Here’s a practical 7-step cycle that a mentor and player can follow month after month:
- Collect objective data
Record games or at least segments (10–15 minutes). Take simple stats: lost balls, forward passes, progressive carries, pressing actions. - Identify one tactical bottleneck
Example: “You constantly receive on the wrong foot under pressure” or “You don’t adjust your positioning when the ball switches sides”.

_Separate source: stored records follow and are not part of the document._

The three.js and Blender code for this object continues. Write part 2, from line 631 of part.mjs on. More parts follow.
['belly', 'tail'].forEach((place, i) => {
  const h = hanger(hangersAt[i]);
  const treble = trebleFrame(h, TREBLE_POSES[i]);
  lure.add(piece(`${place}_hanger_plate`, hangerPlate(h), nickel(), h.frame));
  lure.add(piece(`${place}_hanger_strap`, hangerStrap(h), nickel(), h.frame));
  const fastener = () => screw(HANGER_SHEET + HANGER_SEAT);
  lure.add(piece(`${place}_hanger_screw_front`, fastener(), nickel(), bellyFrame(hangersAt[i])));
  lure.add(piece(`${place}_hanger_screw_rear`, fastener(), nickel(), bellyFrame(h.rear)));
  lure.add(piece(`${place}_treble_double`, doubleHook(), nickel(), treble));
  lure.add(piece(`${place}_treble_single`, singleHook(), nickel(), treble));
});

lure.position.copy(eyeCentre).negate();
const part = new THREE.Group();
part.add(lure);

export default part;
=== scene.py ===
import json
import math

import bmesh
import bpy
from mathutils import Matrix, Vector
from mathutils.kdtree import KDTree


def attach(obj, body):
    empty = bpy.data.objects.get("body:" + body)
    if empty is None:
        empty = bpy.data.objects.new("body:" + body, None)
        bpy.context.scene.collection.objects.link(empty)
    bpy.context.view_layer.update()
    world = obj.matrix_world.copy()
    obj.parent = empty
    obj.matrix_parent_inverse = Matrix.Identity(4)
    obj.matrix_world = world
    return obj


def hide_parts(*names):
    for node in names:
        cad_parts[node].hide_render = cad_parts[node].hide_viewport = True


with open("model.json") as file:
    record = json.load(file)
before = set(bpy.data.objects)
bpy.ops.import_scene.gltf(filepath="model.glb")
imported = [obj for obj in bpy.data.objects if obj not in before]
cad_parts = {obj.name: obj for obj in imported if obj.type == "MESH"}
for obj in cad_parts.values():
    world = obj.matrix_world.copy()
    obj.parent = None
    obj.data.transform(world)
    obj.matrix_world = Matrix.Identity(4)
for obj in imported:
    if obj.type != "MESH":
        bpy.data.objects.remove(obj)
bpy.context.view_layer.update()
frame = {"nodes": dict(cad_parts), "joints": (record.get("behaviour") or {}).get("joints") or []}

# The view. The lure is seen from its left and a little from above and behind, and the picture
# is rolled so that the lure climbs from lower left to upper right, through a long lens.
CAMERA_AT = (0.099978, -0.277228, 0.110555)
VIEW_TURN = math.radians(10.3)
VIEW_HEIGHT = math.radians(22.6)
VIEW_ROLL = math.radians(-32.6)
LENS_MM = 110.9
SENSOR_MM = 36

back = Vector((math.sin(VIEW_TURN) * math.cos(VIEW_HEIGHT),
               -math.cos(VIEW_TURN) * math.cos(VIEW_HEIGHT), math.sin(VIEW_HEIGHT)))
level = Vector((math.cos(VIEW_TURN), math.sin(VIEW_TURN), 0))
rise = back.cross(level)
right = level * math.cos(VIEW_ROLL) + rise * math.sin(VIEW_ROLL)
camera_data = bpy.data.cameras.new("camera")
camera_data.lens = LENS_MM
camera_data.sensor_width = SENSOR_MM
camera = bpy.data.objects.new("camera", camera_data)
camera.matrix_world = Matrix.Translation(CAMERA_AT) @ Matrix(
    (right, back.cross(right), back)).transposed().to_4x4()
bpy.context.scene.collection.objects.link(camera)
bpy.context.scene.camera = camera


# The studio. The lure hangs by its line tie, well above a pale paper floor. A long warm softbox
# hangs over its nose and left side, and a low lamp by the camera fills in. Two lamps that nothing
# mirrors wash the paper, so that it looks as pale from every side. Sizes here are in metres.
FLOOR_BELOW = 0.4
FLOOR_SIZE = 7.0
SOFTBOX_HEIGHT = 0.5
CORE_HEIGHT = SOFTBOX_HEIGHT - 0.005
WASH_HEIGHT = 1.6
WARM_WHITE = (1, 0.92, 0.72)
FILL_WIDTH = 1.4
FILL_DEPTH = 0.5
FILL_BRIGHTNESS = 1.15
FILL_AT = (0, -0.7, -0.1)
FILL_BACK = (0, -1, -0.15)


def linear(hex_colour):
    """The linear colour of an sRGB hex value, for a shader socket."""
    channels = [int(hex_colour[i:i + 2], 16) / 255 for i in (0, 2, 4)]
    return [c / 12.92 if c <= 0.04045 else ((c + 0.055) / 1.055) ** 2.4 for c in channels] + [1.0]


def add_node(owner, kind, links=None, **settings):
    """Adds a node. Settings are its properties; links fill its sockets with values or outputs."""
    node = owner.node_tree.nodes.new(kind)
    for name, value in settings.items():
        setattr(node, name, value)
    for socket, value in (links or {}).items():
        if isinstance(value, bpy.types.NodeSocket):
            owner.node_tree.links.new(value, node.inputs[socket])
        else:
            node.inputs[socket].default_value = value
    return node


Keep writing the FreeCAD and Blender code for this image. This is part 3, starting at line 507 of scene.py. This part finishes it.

One focus per cycle. Not five. - Define a micro-goal
Something measurable and contextual:
“Next 3 games: every time you receive facing your own goal, you try to open your body to see both sides in one touch, at least 8 times per game.” - Design small tactical drills
Short, intense situations replicating real game patterns:
– 3v2 build-up with limited touches
– Positional rondos with rules forcing body orientation
– Finishing drills starting from specific spaces (half-space, cutback zones) - Simulate pressure and fatigue
Tactics without pressure are illusions.
Use time limits, touch limits, or “score penalties” for wrong decisions, to simulate match stress. - Immediate video feedback
Right after training or game segments, review 3–5 key clips. No more.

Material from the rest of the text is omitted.